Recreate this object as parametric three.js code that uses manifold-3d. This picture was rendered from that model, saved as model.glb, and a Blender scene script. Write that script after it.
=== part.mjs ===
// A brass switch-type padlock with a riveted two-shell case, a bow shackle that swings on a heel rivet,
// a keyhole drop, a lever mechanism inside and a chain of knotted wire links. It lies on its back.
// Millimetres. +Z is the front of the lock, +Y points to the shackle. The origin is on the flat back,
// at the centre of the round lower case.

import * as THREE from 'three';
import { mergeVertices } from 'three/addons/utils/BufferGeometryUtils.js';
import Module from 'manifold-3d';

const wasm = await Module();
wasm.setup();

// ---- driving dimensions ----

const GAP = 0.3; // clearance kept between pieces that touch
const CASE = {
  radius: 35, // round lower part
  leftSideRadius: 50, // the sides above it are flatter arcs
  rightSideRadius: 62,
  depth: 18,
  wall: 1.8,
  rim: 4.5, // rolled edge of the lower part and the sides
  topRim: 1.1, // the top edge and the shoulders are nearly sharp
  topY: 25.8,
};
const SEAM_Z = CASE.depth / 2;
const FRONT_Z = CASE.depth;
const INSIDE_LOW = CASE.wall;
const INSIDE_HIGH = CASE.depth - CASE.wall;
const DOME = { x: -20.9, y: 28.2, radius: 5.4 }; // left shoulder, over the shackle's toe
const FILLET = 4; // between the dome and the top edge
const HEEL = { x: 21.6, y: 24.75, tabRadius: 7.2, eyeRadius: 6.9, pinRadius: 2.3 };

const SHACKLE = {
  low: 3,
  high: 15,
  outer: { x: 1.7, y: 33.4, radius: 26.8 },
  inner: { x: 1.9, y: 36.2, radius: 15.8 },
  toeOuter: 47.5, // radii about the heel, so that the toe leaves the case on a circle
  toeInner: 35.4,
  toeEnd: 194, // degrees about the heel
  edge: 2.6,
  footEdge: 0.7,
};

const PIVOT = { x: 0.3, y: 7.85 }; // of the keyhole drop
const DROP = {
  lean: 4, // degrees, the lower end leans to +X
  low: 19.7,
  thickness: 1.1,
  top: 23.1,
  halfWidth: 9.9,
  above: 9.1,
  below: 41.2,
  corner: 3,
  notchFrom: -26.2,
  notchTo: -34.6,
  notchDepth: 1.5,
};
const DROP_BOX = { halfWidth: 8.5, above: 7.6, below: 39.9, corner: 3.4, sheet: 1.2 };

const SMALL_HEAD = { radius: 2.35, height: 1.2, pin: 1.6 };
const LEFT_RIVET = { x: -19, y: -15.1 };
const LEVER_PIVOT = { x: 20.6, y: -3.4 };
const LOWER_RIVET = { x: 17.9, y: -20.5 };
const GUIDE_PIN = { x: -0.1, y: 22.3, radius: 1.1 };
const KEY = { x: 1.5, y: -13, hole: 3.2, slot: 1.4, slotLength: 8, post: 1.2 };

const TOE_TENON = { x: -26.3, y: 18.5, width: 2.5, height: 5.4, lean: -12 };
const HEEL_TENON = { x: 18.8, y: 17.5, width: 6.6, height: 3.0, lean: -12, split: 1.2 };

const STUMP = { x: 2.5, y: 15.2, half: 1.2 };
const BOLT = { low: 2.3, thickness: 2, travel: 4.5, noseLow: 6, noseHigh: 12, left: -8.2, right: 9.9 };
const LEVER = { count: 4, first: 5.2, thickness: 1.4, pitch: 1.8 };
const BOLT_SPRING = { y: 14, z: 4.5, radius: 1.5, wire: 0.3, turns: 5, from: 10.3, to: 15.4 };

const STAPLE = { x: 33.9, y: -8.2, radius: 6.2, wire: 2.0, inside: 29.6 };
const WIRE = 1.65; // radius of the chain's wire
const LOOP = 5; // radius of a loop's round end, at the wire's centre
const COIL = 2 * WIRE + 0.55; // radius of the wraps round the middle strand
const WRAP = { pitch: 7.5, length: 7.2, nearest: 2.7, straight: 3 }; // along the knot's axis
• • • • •
Exercise: Search the lines above for the string "part", then show every one that has it.

The completed task:
=== part.mjs ===
  radius: 35, // round lower part
  rim: 4.5, // rolled edge of the lower part and the sides